Review: A wonderful and FUN look at spirituality. Full of hope for those worried about the afterlife: perhaps, it's not all the little religious rules and regulations that matter, so much as one's true heart, the ability to admit mistakes and turn away from selfishness. A great lesson in Reality vs. the dream-world of self-absorbed vanity. Definitely a treasure to keep oneself from despair.

Rating: 5 stars
Summary: Brilliance
Review: Lewis causes you to pause, consider, and forever change the things you put your heart into. If you read any of his books let it be this one. It will make you long for and search out an eternity with your Creator.

Rating: 5 stars
Summary: In a class by itself
Review: In my opinion, this is one of the great spiritual classics. The imagery is brilliant and the message is compelling. For me, reading The Great Divorce was a life-altering experience. If I could take only five books to a desert island, this would be one of them.

Rating: 5 stars
Summary: Lewis: master of image, expert on human nature
Review: This book gets my vote for most "bang" per page. Lewis vividly portrays human nature - good, evil, and rationalizations for the latter - in a form that is picturesque and penetrating. This book has so many facets but, typically for Lewis, deals with deep subjects in a light, easy-to-understand manner (though is background in classic litereture peeps through often). Questions such as:

What is the nature of good and evil?

What is the nature of God's grace?

How is a person truly converted?

What is love?

And much, much more...

All this in a book which can be read from cover to cover in about an hour and a half.

Rating: 5 stars
Summary: Outstanding!
Review: This book by Lewis is by far the best Lewis I have read. It sheds a lot of light on how much our present day small petty selfishness prevent us from being able to see the big picture. I particuliarly like the end of the book, where Lewis gives us an excellent glimpse of time, and how time differes for mortal and devine.

Rating: 5 stars
Summary: a real thought provoking book for a 'real' Christian
Review: And what's your excuse for not walking in faith?? Has all the charm of only CS Lewis, and a must for everyone interested in looking at themselves. A 'must have' book if stranded on a desert island.

Rating: 5 stars
Summary: This book will make you think...
Review: C.S. Lewis himself says in his preface, "The last thing I wish is to arouse factual curiosity about the details of the after-world." This book kept me wondering just what he WAS trying to say--whether he thought there were choices after death, or whether he was just trying to get us to think about life and the terrible seriousness but potentially glorious finality of our choices. If you are the kind of person who believes common 90s philosophies like, "That's YOUR reality but not mine," you should let Lewis tell you a little story.
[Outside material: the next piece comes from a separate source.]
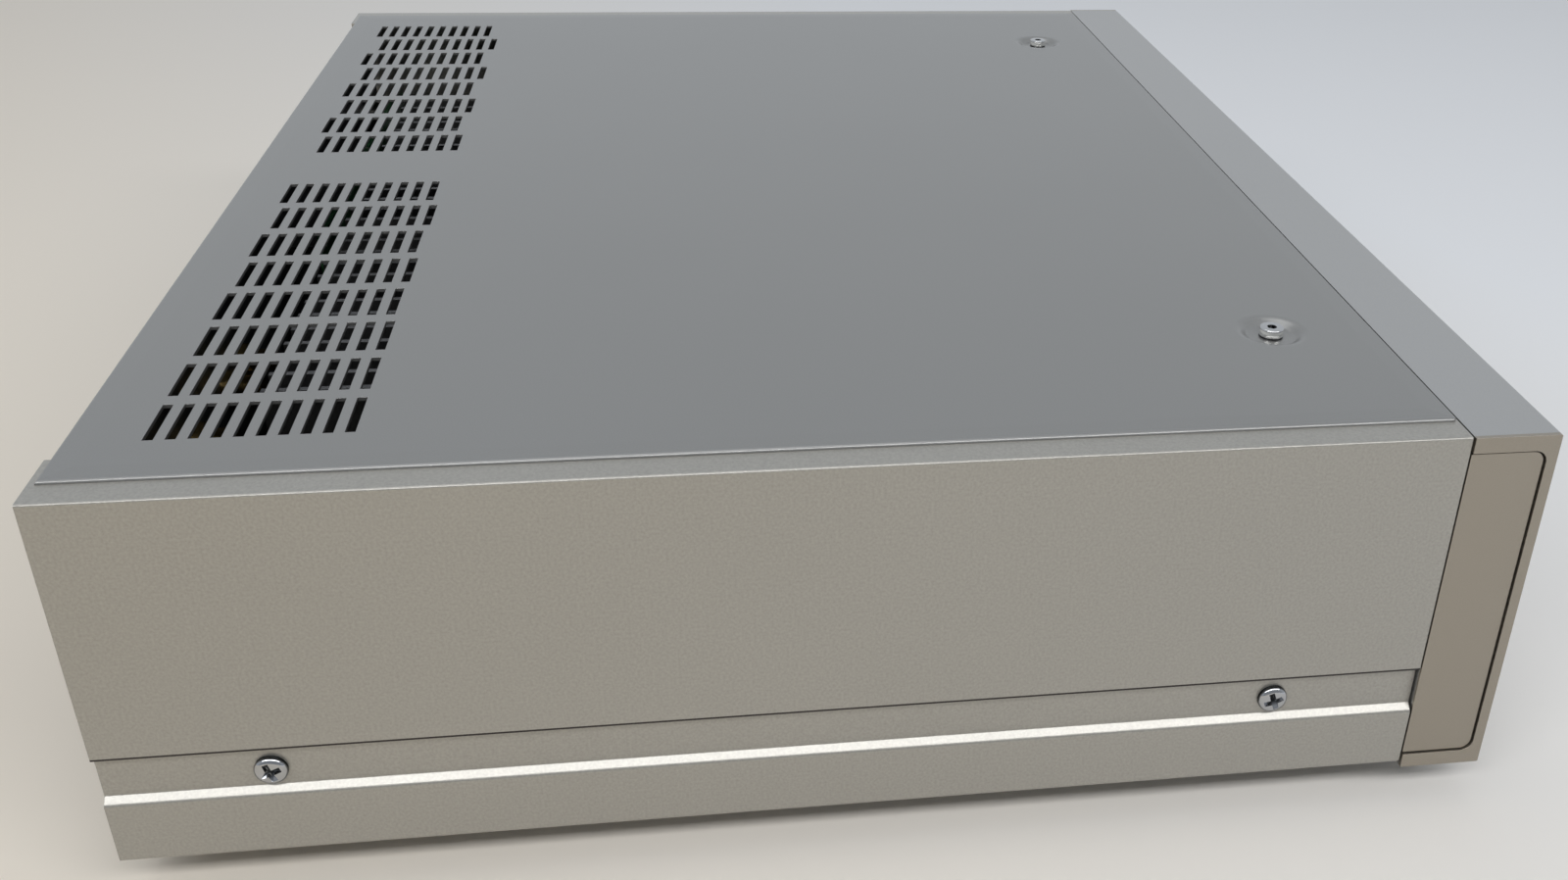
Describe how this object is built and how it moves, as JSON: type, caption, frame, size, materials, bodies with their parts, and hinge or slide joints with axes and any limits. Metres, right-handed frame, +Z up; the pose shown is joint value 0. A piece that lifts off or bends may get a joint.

Aside from being very entertaining, it cuts right through a lot of "intellectual" nonsense, and makes you really THINK, maybe for the first time "outside the box" you didn't know you were in.
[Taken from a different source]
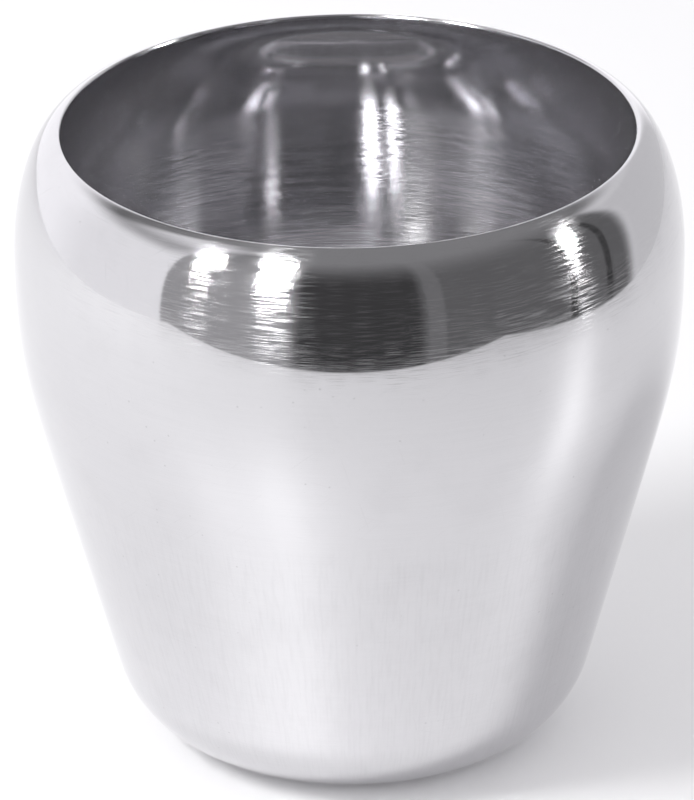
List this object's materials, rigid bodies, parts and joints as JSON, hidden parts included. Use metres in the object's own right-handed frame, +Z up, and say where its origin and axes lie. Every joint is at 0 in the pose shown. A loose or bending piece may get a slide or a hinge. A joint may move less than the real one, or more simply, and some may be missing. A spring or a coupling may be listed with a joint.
{
  "type": "shaving mug",
  "caption": "Round stainless steel shaving mug without a handle: wide mouth, rolled-in shoulder and a side that tapers to a flat base. Holds lather while a brush works it up.",
  "frame": {"origin": "centre of the flat underside, on the surface that the mug stands on", "axes": "+Z up along the axis of the turned shape and out of the mouth; the shape is the same all round, so X and Y are free"},
  "size_m": [0.09, 0.09, 0.0875],
  "materials": {
    "stainless_steel": "bright polish outside with very fine turned lines, the same steel with coarser turned brush lines inside"
  },
  "bodies": {
    "root": {"mug_body": "stainless_steel"}
  },
  "joints": []
}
In the end, I believe he makes it clear that there are no choices after death. His characters are simply acting out the choices we make within the boundaries of time here on earth, with the element of time removed from the story as it plays out in "heaven" and "hell." While you are caught up in the story, you will be in another whole "world" of Lewis's creation, and will be surprised to find yourself back on earth at the end--but you'll now see it (for a while at least) through different eyes. Reality is absolute, and what is seen is the least real of all.

Rating: 5 stars
Summary: Imaginary trip into the afterlife
Review: A sometimes overlooked classic of Lewis's, involving an imaginary trip to the afterlife. This was a favorite of the late Sheldon Vanauken (A SEVERE MERCY).

Rating: 5 stars
Summary: Holding a mirror to my soul
Review: This was an easy book to read and enjoy - in some ways. I saw the reflections of so many so-called Christians that I know. But the more I got into it, the more I was confronted by my own false pride and assumptions about the afterlife and how God sees us. Reading this book was like the first time I read (and REALLY thought about) the Sermon on the Mount.

Rating: 5 stars
Summary: The Great Divorce movingly portrays conversion.
Review: Although similar to the Screwtape Letters in explaining Christian doctrine, The Great Divorce movingly portrays he need to for conversion and submission to God. The anedoctal format provides lifelike characters and and shows their struggles to let go of the things keeping them form God. It is one of Lewis's most moving books.